In the brief interludes between arguing whether the Cardinals do indeed have “the best fans in baseball” and if they should or should not be offended by Yasiel Puig, a popular discussion topic on social media has centered on St. Louis’ so-called “Cardinals Devil Magic,” i.e., the sense that everything always seems to go the Cardinals’ way in October.
Setting aside the obvious fact that it didn’t help them out much last year when they frittered away a 3-1 NLCS lead to San Francisco, you can understand why, really. The Cardinals are in their ninth NLCS since 1996 and are just a single game away from their fourth World Series in ten seasons, but they’re not really outplaying the Dodgers. Los Angeles has outhit the Cardinals in each of the four games of the series, and held them to just a .134/.190/.175 line through three games; cumulatively, the Cardinals have outscored the Dodgers by just a single run, 8-7. But it’s the Cardinals who are up three games to one, and the Dodgers who find themselves in a desperate position in Wednesday’s Game 5.
The Cardinals are on the verge of winning this series because they’re deeper, they’re healthier, and they’re making fewer mistakes. Sure, they’ve had a few balls bounce their way, but as we saw in Game 3, the Dodgers have had their share as well (thanks in large part to Jon Jay). This has been an incredibly close series fought by two evenly-matched teams, and it’s not hard at all to see a scenario where the NLCS might otherwise be tied or even tilted in the favor of Los Angeles.
Just look at all the little things from each victory that add up to a series lead:
Game 1: Andre Ethier fails to come down with an admittedly tough ball at the wall in center that allows the tying runs to score. Joe Kelly hits Hanley Ramirez in the ribs, causing a fracture, and while few think it was intentional, Ramirez missed Game 2 and came out early in Game 4 after striking out three times. Don Mattingly inexplicably lifts Adrian Gonzalez in the eighth inning, then refuses to use Kenley Jansen until it was too late. Michael Young had only two plate appearances, yet still had the sixth-worst WPA playoff game ever. Carlos Beltran nails Mark Ellis with a perfect throw to the plate in the tenth inning, denying a possible go-ahead run.
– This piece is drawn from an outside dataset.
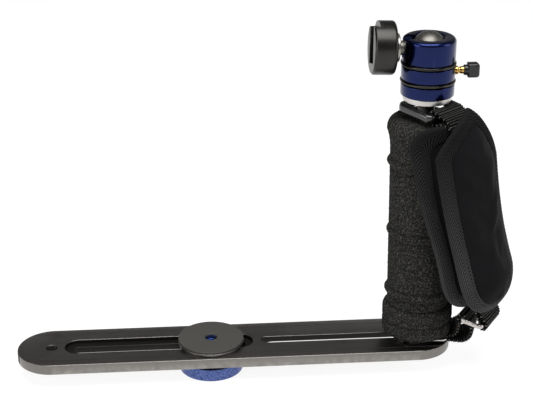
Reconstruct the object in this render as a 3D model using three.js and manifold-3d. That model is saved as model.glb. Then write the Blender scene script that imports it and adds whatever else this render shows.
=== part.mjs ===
// Camera bracket grip: a slotted rail with a sliding camera seat, an upright foam handle that
// carries a padded hand strap, and a small ball head with an accessory shoe on top.
// Millimetres, +Z up. The origin is the middle of the camera knob's flat underside, and the
// rail runs along +X towards the handle.
import * as THREE from 'three';
import { mergeVertices } from 'three/addons/utils/BufferGeometryUtils.js';
import Module from 'manifold-3d';

const wasm = await Module();
wasm.setup();

const degree = Math.PI / 180;

// Fits shared by all pieces
const seatGap = 0.3;
const cutOverrun = 1;
const boreClearance = 0.3;

// Counts of sides: round pieces, small round pieces, and arcs of the rail
const roundSides = 34;
const foamSides = 32;
const smallSides = 20;
const ballSides = 28;
const ballSteps = 11;
const arcSteps = 8;

// Camera screw and its knob, washer, disc and rubber facing
const knobRadius = 18.6;
const knobHeight = 7.6;
const knobEdge = 0.8;
const knobSocketDepth = 5;
const screwRadius = 3.1;
const screwTipRise = 0.3;
const screwTipEdge = 1.2;
const knobWasherRadius = 13;
const knobWasherThickness = 1.6;
const discRadius = 19;
const discThickness = 1.5;
const discEdge = 0.4;
const facingRadius = 18.8;
const facingThickness = 1.2;
const guideThickness = 1.9;
const guideRadius = 7.7;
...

Game 2: Rookie Michael Wacha matches future Hall of Famer Clayton Kershaw. A.J. Ellis‘ passed ball plays a big part in the only run of the game scoring, but so does Carl Crawford not being able to come anywhere near the plate with his throw on the sacrifice fly. Wacha and four relievers combine to strike out Puig all four times he’s up, while neither Ethier nor Ramirez start.
Game 4: Light-hitting outfielder Shane Robinson (!) hits a pinch-hit homer, his first hit in 12 career postseason plate appearances. Veteran Nick Punto makes a rookie mistake for the Dodgers, getting picked off second just after doubling in the seventh. Carlos Martinez, who had a 5.08 ERA in the regular season, pumps in 13 of his pitches at 97 or higher while easily getting through two innings of relief. David Freese leaves with an injury, just in time for Daniel Descalso to slide to third and the defensively-superior Pete Kozma to turn this double play…
…one of three the Cardinals turned on the night, including getting Puig to kill a possible rally in the ninth after Ethier reached. In the four games, St. Louis has seven double plays.
Cardinals magic is being able to replace your closer 97% of the way through the season with a far-more-dominant one in Trevor Rosenthal. It’s losing Allen Craig and having Matt Adams available to step right in. It’s the ability to take one of the 30 or so best starters in the league, Shelby Miller, simply bury him due to perceived fatigue, and not suffer much of a drop-off at all. It’s keeping Puig at bay, bat-flip triples aside, and completely disarming Juan Uribe, who had hurt the Braves so much in the NLDS.
It’s having a guy like Kelly who succeeds despite all evidence saying that he shouldn’t; it’s having being able to add guys like Wacha mid-season. It’s being fortunate enough to face a team that has a hobbled Ramirez and Ethier and no Matt Kemp at all, though it’s fair to remember that the Cardinals are without Craig and Jason Motte and Chris Carpenter and Jaime Garcia themselves.
The Cardinals aren’t perfect, of course, because we’ve seen them make mistakes too. (Other than Jay, I’m looking at Descalso getting doubled off second by Crawford.) But unlike the Dodgers, they’ve largely contained them to one game, and their endless supply of pitching talent has more than made up for any mistakes their manager might have made and the lack of damage their own offense has done against good Dodger pitching.
It’s not magic, and it’s not whatever the “Midwestern good guys against rich Hollywood types” narrative has been floating around. It’s simply a good, deep team that’s done just tiny bit more than another good, deep team, and it’s got them on the verge of going to the World Series.